SRE vs. DevOps: Common Tools
SREs and DevOps teams have distinctive roles that play into each other, and they also have some tools in common. Both groups may use Microsoft Teams, Slack, or Jira for planning, for example. Terraform is an infrastructure as code (IaC) tool used to deploy infrastructure on an automated basis and can be used for configuration management by either team. Ansible can automate tasks on servers for DevOps or SREs. GitHub and GitLab can share and collaborate on software code, track changes, and manage versions.
How TierPoint Can Help with SRE and DevOps
If you’re looking to build a culture of efficient, top performance software development, or you want to better automate the processes of your team, you may benefit from SREs and DevOps. At TierPoint, we can help with both. Our cloud consultants can assist in defining, planning, and incorporating SRE principals into your strategy while our DevOps specialists have the expertise to help you craft, implement, and optimize your DevOps transformation. Learn more about our cloud DevOps consulting services.
FAQ
SRE and DevOps are not mutually exclusive but rather, they have different but complimentary focuses and objectives.

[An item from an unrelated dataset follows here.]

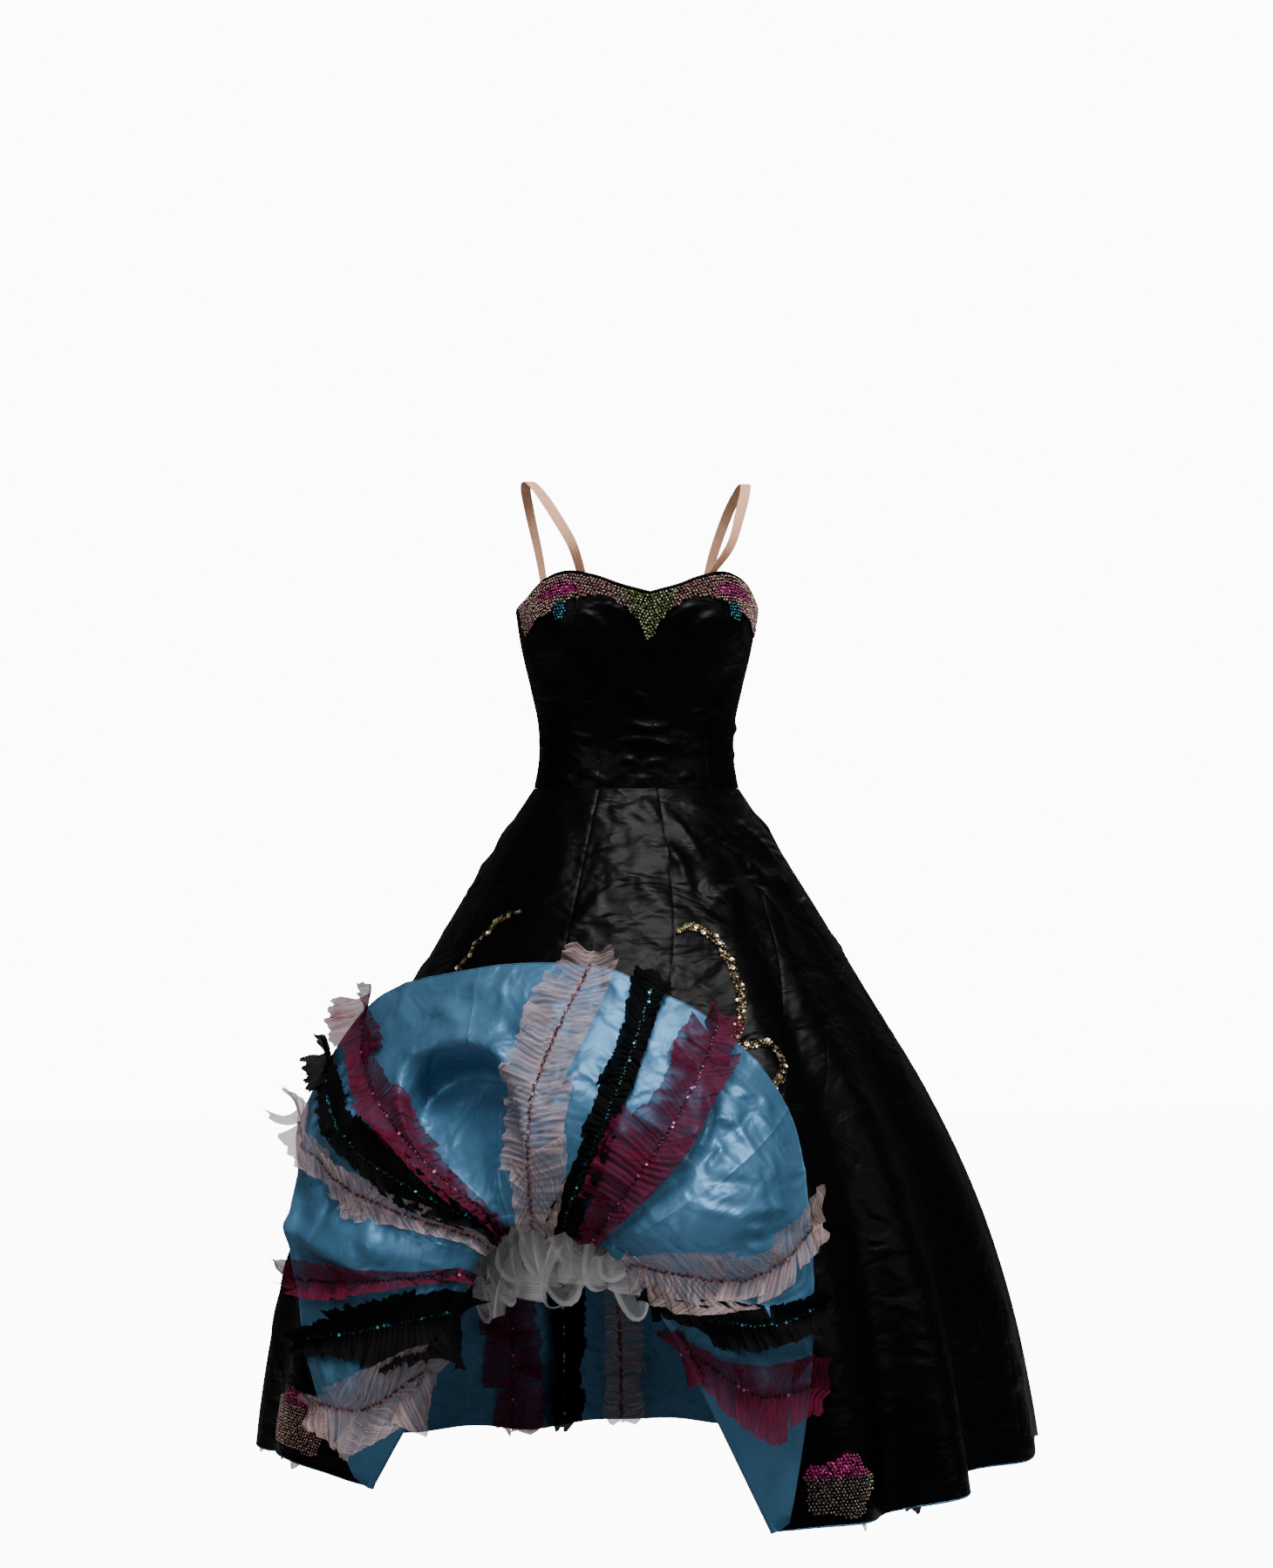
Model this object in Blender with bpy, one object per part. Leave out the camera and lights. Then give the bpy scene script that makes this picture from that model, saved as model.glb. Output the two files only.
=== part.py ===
"""A can-can dress: black satin bodice and ten-gore skirt, lined in blue satin, the front hem held up.

Metres, +Z up. The origin is the centre of the waist seam, and the dress faces -Y.
A place round the dress is an angle in degrees, 0 at the centre front and positive towards +X,
and a drop below the waist seam. Along the waist seam, cloth is counted in gores from the centre front.
"""

import math
from collections import namedtuple

import bmesh
import bpy
from mathutils import Vector

# Driving dimensions
GORES = 10
SEAM_GAP = 0.0003
SATIN = 0.0012
LINING_DEPTH = SATIN + SEAM_GAP
STEP = 0.004
WIDE_STEP = 0.02
BODICE_WALL = 0.0015
CENTRE_FRONT_TURN = 4.0
TOP_EDGE_TURN = -2.0
OVAL_LEAD = 3.2
LATE_DRAG = 2.5
EARLY_DRAG = 2.0
DRAG_CHANGE = 1.3

# The bell that the petticoat holds the skirt out to: radius at the sides, and how deep it is for its width.
Bell = namedtuple("Bell", "drop radius depth_ratio")
BELL = (
    Bell(0.00, 0.122, 0.80),
    Bell(0.05, 0.155, 0.84),
    Bell(0.12, 0.200, 0.90),
    Bell(0.24, 0.272, 0.95),
    Bell(0.36, 0.343, 0.98),
    Bell(0.48, 0.398, 1.00),
    Bell(0.60, 0.436, 1.00),
    Bell(0.72, 0.460, 1.00),
    Bell(0.84, 0.474, 1.00),
)

# The hem where it hangs, from the left tip of the raised front round the back to the right tip.
Hem = namedtuple("Hem", "gore angle drop")
HEM = (
    Hem(2.0, 8.6, 0.808),
    Hem(2.5, 34.0, 0.800),
    Hem(3.0, 59.0, 0.775),
    Hem(3.5, 84.0, 0.772),
    Hem(4.0, 109.0, 0.792),
    Hem(5.0, 160.0, 0.818),
    Hem(6.0, 208.0, 0.822),
    Hem(6.5, 234.0, 0.800),
    Hem(7.0, 262.0, 0.768),
    Hem(7.5, 287.0, 0.762),
    Hem(8.0, 311.0, 0.772),
)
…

SRE is a specific approach to ensuring the reliability and performance of software systems, while DevOps is a broader cultural and collaborative practice that aims to bring development and operations teams together.
SRE and DevOps teams can coexist and often work well together. While there might be some overlap in their responsibilities and tools used, their primary focuses and objectives are different, making them more complementary than competitive. Organizations can benefit from the coexistence of SRE and DevOps, as it allows them to leverage the strengths of each approach to build a more reliable, efficient, and collaborative software development and operations environment.